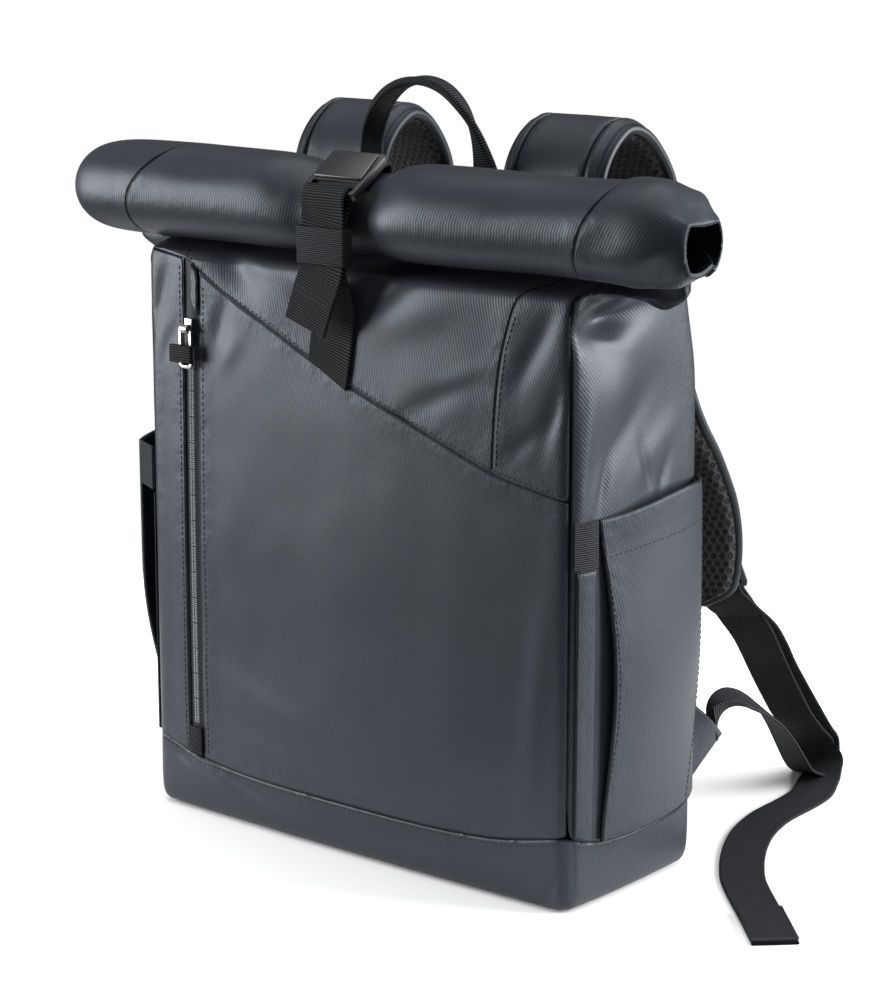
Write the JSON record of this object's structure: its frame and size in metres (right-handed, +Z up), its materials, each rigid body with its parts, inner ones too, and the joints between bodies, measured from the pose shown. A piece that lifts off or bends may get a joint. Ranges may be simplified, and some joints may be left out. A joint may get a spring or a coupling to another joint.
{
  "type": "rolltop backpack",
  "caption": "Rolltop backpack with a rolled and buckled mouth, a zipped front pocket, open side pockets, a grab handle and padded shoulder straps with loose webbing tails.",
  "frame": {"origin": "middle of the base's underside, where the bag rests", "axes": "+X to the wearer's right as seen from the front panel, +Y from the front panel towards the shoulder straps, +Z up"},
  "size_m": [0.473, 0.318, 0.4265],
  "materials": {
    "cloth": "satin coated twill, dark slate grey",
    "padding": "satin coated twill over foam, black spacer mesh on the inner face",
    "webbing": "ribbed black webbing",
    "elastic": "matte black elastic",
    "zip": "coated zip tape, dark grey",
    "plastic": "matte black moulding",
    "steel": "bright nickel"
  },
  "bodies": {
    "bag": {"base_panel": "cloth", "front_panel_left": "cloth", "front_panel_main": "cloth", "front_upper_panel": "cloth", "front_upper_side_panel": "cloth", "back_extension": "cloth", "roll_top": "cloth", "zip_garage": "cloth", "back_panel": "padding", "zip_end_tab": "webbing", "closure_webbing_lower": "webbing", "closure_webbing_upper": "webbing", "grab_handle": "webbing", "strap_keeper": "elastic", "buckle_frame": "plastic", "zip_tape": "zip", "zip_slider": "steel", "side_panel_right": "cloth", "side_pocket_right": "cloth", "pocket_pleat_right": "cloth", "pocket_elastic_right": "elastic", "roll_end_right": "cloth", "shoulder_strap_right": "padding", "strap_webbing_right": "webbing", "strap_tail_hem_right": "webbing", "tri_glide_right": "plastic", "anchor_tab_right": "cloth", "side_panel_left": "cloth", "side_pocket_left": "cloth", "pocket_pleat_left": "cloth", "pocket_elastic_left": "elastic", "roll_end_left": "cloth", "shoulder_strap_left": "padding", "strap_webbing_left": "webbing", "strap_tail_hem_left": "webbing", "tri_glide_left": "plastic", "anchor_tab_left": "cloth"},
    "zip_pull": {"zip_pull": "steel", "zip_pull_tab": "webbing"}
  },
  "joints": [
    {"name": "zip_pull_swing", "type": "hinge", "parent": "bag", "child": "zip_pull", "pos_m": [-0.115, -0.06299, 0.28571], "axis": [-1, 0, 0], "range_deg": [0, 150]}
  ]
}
#####
Set task =
Every line that holds the string "with" should be returned.

Output of the exercise =
Write the JSON record of this object's structure: its frame and size in metres (right-handed, +Z up), its materials, each rigid body with its parts, inner ones too, and the joints between bodies, measured from the pose shown. A piece that lifts off or bends may get a joint. Ranges may be simplified, and some joints may be left out. A joint may get a spring or a coupling to another joint.
  "caption": "Rolltop backpack with a rolled and buckled mouth, a zipped front pocket, open side pockets, a grab handle and padded shoulder straps with loose webbing tails.",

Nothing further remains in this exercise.